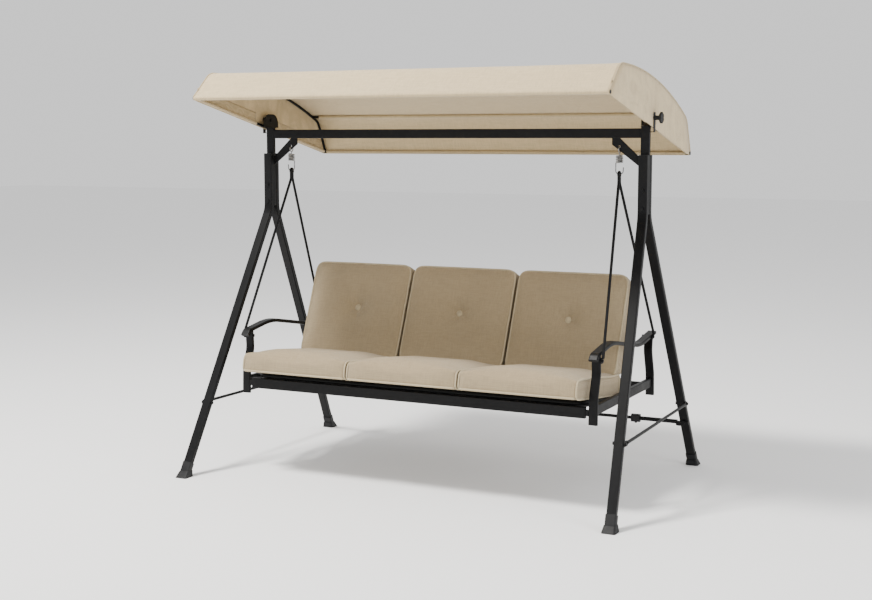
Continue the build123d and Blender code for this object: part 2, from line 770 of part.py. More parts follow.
def cross_rail(y, bottom, rail_height):
    """Rail between the arms: a tube with a stepped block at each end."""
    with BuildPart() as rail:
        with BuildSketch(across(-rail_end_x, y, bottom + rail_height / 2)):
            RectangleRounded(rail_depth, rail_height, 3)
            RectangleRounded(rail_depth - 2 * tube_wall, rail_height - 2 * tube_wall, 3 - tube_wall,
                             mode=Mode.SUBTRACT)
        extrude(amount=2 * rail_end_x)
        for x in (-arm_post_inner, rail_end_x - plug_depth):
            with BuildSketch(across(x, y, bottom + rail_height / 2)):
                Rectangle(rail_end_depth, rail_end_height)
            extrude(amount=arm_post_inner - rail_end_x + plug_depth)
        for x in (-rail_end_x, rail_end_x - plug_flange):
            with BuildSketch(across(x, y, bottom + rail_height / 2)):
                RectangleRounded(rail_depth, rail_height, 3)
            extrude(amount=plug_flange)
    return rail.part


front_rail_y = post_centre_y("front", front_rail_bottom + front_rail_height / 2)
rear_rail_y = post_centre_y("rear", rear_rail_top - rear_rail_height / 2)
write(cross_rail(front_rail_y, front_rail_bottom, front_rail_height), "base_front_rail")
write(cross_rail(rear_rail_y, rear_rail_top - rear_rail_height, rear_rail_height), "base_rear_rail")

with BuildPart() as side_rail:
    with BuildSketch(backward(arm_x, front_rail_y, side_rail_bottom + side_rail_height / 2)):
        RectangleRounded(side_rail_width, side_rail_height, 3)
        RectangleRounded(side_rail_width - 2 * tube_wall, side_rail_height - 2 * tube_wall, 3 - tube_wall,
                         mode=Mode.SUBTRACT)
    extrude(amount=rear_rail_y - front_rail_y)
    for path in arm_post_paths.values():
        add(flat_tube(path, arm_post_width, arm_post_depth, arm_corner, wall=0), mode=Mode.SUBTRACT)
    keep_y = (front_rail_y + rear_rail_y) / 2
side_rail_solid = side_rail.part.solids().sort_by(lambda solid: abs(solid.center().Y - keep_y))[0]
with BuildPart() as base_side_rail:
    add(side_rail_solid)
write_pair(base_side_rail.part, "base_side_rail")

# ------------------------------------------------------------------ deck under the seat cushions
slope = radians(deck_slope)
deck_plane = Plane(origin=(0, deck_front_y, deck_front_height), x_dir=(1, 0, 0), z_dir=(0, sin(slope), cos(slope)))


def deck_point(along, above=0.0):
    """Point in the middle of the bench, along the deck from its front tube and above its plane."""
    return deck_plane.origin + deck_plane.y_dir * along + deck_plane.z_dir * above


def tube_loop(plane, centre, length, depth, corner, radius):
    """Closed tube bent to a rounded rectangle."""
    with BuildSketch(plane) as outline:
        with Locations(centre):
            RectangleRounded(length, depth, corner)
    return round_tube(outline.sketch.face().outer_wire(), radius)


side_rail_inner = arm_x - side_rail_width / 2
with BuildPart() as deck_frame:
    add(tube_loop(deck_plane, (0, deck_depth / 2), 2 * deck_half_length, deck_depth, deck_corner,
                  deck_tube_radius))
    tab_start = deck_half_length + deck_tube_radius - 3
    for along in deck_tab_positions:
        at = deck_point(along)
        low = max(at.Z - deck_tab_thickness / 2, side_rail_bottom + 2)
        for x in (tab_start, -side_rail_inner):
            with BuildSketch(across(x, at.Y, low + deck_tab_thickness / 2)):
                Rectangle(deck_tab_depth, deck_tab_thickness)
            extrude(amount=side_rail_inner - tab_start)
write(deck_frame.part, "deck_frame")

with BuildPart() as deck_slats:
    with BuildSketch(deck_plane.offset(deck_tube_radius)):
        with Locations((0, deck_depth / 2)):
            with GridLocations(deck_slat_span / (deck_slat_count - 1), 1, deck_slat_count, 1):
                Rectangle(deck_slat_width, deck_depth + deck_tube_radius)
    extrude(amount=slat_thickness)
write(deck_slats.part, "deck_slats")

# ------------------------------------------------------------------ back hinge, frame and stay
lean_back = radians(recline)
back_plane = Plane(origin=(0, fold_y, fold_height), x_dir=(1, 0, 0), z_dir=(0, -cos(lean_back), sin(lean_back)))
deck_rear = deck_point(deck_depth)
pivot = Vector(0, fold_y, fold_height)


def link_plate(x, start, radius_at_start, width):
    """Flat plate along the bench's end view, from a tube out to the fold pivot, with the pivot hole."""
    middle = (start + pivot) * 0.5
    reach = pivot - start
    with BuildPart() as plate:
        with BuildSketch(across(x, 0, 0)):
            with Locations(Location((middle.Y, middle.Z, 0), (0, 0, degrees(atan2(reach.Z, reach.Y))))):
                SlotCenterToCenter(reach.length, 2 * hinge_lug_radius)
            with Locations((start.Y, start.Z)):
                Circle(radius_at_start, mode=Mode.SUBTRACT)
            with Locations((fold_y, fold_height)):
                Circle(hinge_pin_radius + hinge_clearance, mode=Mode.SUBTRACT)
        extrude(amount=width)
    return plate.part.solids().sort_by(lambda solid: abs(solid.center().Y - fold_y))[0]


with BuildPart() as hinge_brackets:
    for centre in hinge_positions:
        for x in (centre - hinge_plate * 1.5 - hinge_gap, centre + hinge_plate / 2 + hinge_gap):
            add(link_plate(x, deck_rear, deck_tube_radius, hinge_plate))
write(hinge_brackets.part, "hinge_brackets")

with BuildPart() as hinge_pins:
    for centre in hinge_positions:
        half = hinge_plate * 1.5 + hinge_gap
        add(rod_solid(across(centre - half, fold_y, fold_height), hinge_pin_radius, 2 * half))
        for x in (centre - half - plug_flange, centre + half):
            add(rod_solid(across(x, fold_y, fold_height), 1.5 * hinge_pin_radius, plug_flange))
write(hinge_pins.part, "hinge_pins")


def back_point(along, out):
    """Point in the middle of the bench: along the back from the fold pivot, and out towards the front."""
    return back_plane.origin + back_plane.y_dir * along + back_plane.z_dir * out


stay_pivot_point = back_point(stay_pivot, back_frame_offset)
with BuildPart() as back_frame:
    add(tube_loop(back_plane.offset(back_frame_offset), (0, (back_bottom + back_top) / 2),
                  2 * back_half_length, back_top - back_bottom, back_corner, back_tube_radius))
    for centre in hinge_positions:
        add(link_plate(centre - hinge_plate / 2, back_point(back_bottom, back_frame_offset),
                       back_tube_radius - tube_wall, hinge_plate))
    add(rod_solid(across(-back_half_length, stay_pivot_point.Y, stay_pivot_point.Z),
                  stay_radius + hinge_clearance, 2 * back_half_length), mode=Mode.SUBTRACT)
write(back_frame.part, "back_frame")

with BuildPart() as back_slats:
    with BuildSketch(back_plane.offset(back_frame_offset + back_tube_radius)):
        with Locations((0, (back_bottom + back_top) / 2)):
            with GridLocations(back_slat_span / (back_slat_count - 1), 1, back_slat_count, 1):
                Rectangle(back_slat_width, back_top - back_bottom)
    extrude(amount=slat_thickness)
write(back_slats.part, "back_slats")

stay_foot_height = rear_rail_top + stay_radius + stay_rest_gap
stay_foot_y = stay_pivot_point.Y + sqrt(stay_reach ** 2 - (stay_pivot_point.Z - stay_foot_height) ** 2)
stay_half_length = back_half_length - back_tube_radius - stay_gap - stay_radius
with BuildPart() as back_stay:
    pin_x = stay_half_length + stay_pin_length
    stay_points = [(-pin_x, stay_pivot_point.Y, stay_pivot_point.Z),
                   (-stay_half_length, stay_pivot_point.Y, stay_pivot_point.Z),
                   (-stay_half_length, stay_foot_y, stay_foot_height),
                   (stay_half_length, stay_foot_y, stay_foot_height),
                   (stay_half_length, stay_pivot_point.Y, stay_pivot_point.Z),
                   (pin_x, stay_pivot_point.Y, stay_pivot_point.Z)]
    add(round_tube(route(stay_points, [5.5, stay_bend_radius, stay_bend_radius, 5.5]), stay_radius, wall=0))
write(back_stay.part, "back_stay")

# ------------------------------------------------------------------ cushions
cushion_base = deck_tube_radius + slat_thickness + cushion_gap
cushion_places = (("left", -cushion_pitch), ("centre", 0.0), ("right", cushion_pitch))
for name, centre in cushion_places:
    with BuildPart() as seat_cushion:
        with BuildSketch(deck_plane.offset(cushion_base)):
            with Locations((centre, (seat_front + seat_rear) / 2)):
                RectangleRounded(cushion_width, seat_rear - seat_front, seat_edge_radius)
        extrude(amount=seat_thickness)
        top_edges = seat_cushion.faces().sort_by(Axis.Z)[-1].edges()
        fillet(top_edges, seat_edge_radius - 2)
    write(seat_cushion.part, f"seat_cushion_{name}")

seat_top_plane = deck_plane.offset(cushion_base + seat_thickness + cushion_rest_gap)
cushion_front = back_cushion_start + back_cushion_thickness
with BuildPart() as cushion_buttons:
    for name, centre in cushion_places:
        button_base = back_plane.offset(cushion_front - dimple_depth + 1.5)
        with BuildSketch(button_base):
            with Locations((centre, button_height)):
                Circle(button_radius)
        extrude(amount=button_thickness)
write(cushion_buttons.part, "cushion_buttons")

for name, centre in cushion_places:
    with BuildPart() as back_cushion:
        with BuildSketch(back_plane.offset(back_cushion_start)):
            with Locations((centre, back_cushion_top / 2)):
                Rectangle(cushion_width, back_cushion_top)
        extrude(amount=back_cushion_thickness)
        upright = back_cushion.edges().filter_by(Axis(back_plane.origin, back_plane.z_dir))
        fillet(upright.group_by(Axis.Z)[-1], back_cushion_corner)
        fillet(back_cushion.faces().sort_by(Axis(back_plane.origin, back_plane.z_dir))[-1].edges(),
               back_edge_radius)
        split(bisect_by=seat_top_plane, keep=Keep.TOP)
        hollow = back_point(button_height, cushion_front - dimple_depth + dimple_radius)
        with Locations((centre, hollow.Y, hollow.Z)):
            Sphere(dimple_radius, mode=Mode.SUBTRACT)
    write(back_cushion.part, f"back_cushion_{name}")
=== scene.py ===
"""Looks for the canopy swing bench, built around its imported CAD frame. Metres, in the row frame."""

import json
import math

import bmesh
import bpy
import numpy as np
from mathutils import Matrix, Vector, noise
from mathutils.bvhtree import BVHTree


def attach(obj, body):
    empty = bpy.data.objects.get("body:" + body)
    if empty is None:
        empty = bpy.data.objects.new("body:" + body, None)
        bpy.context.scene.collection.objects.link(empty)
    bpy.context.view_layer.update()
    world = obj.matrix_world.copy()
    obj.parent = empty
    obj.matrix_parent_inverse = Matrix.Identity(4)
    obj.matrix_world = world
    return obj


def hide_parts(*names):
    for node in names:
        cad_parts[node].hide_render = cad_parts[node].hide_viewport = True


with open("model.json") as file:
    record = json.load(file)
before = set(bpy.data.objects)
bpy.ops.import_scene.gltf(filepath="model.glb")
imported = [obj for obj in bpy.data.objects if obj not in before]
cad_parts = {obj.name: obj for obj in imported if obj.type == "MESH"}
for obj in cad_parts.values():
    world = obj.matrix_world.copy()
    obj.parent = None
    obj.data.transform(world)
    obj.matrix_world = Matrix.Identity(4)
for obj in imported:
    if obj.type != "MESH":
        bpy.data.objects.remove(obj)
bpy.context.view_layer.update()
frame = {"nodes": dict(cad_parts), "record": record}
nodes = frame["nodes"]

# ------------------------------------------------------------------ camera, floor and lights
CAMERA_PLACE = (2.6719, -5.5423, 1.4910)
CAMERA_YAW = 0.4565
CAMERA_PITCH = -0.115
CAMERA_LENS = 57.09
SENSOR_WIDTH = 36.0
FLOOR_HALF = 30.0
FLOOR_LEVEL = -0.001


def make_camera():
    data = bpy.data.cameras.new("camera")
    data.lens = CAMERA_LENS
    data.sensor_width = SENSOR_WIDTH
    camera = bpy.data.objects.new("camera", data)
    bpy.context.scene.collection.objects.link(camera)
    camera.location = CAMERA_PLACE
    camera.rotation_euler = (math.pi / 2 + CAMERA_PITCH, 0, CAMERA_YAW)
    bpy.context.scene.camera = camera


def area_light(name, place, target, size, power, colour=(1, 1, 1)):
    data = bpy.data.lights.new(name, "AREA")
    data.shape = "RECTANGLE"
    data.size, data.size_y = size
    data.energy = power
    data.color = colour
    light = bpy.data.objects.new(name, data)
    bpy.context.scene.collection.objects.link(light)
    light.location = place
    light.rotation_euler = (Vector(target) - Vector(place)).to_track_quat("-Z", "Y").to_euler()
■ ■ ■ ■
▸ **What is needed**: Look back at the data above. Transcribe exactly the lines starting at the line that contains "hollow = back_point(button_height, cushion_front" and ending at the line that contains "before = set(bpy.data.objects)".

▸ **Worked answer**:
        hollow = back_point(button_height, cushion_front - dimple_depth + dimple_radius)
        with Locations((centre, hollow.Y, hollow.Z)):
            Sphere(dimple_radius, mode=Mode.SUBTRACT)
    write(back_cushion.part, f"back_cushion_{name}")
=== scene.py ===
"""Looks for the canopy swing bench, built around its imported CAD frame. Metres, in the row frame."""

import json
import math

import bmesh
import bpy
import numpy as np
from mathutils import Matrix, Vector, noise
from mathutils.bvhtree import BVHTree


def attach(obj, body):
    empty = bpy.data.objects.get("body:" + body)
    if empty is None:
        empty = bpy.data.objects.new("body:" + body, None)
        bpy.context.scene.collection.objects.link(empty)
    bpy.context.view_layer.update()
    world = obj.matrix_world.copy()
    obj.parent = empty
    obj.matrix_parent_inverse = Matrix.Identity(4)
    obj.matrix_world = world
    return obj


def hide_parts(*names):
    for node in names:
        cad_parts[node].hide_render = cad_parts[node].hide_viewport = True


with open("model.json") as file:
    record = json.load(file)
before = set(bpy.data.objects)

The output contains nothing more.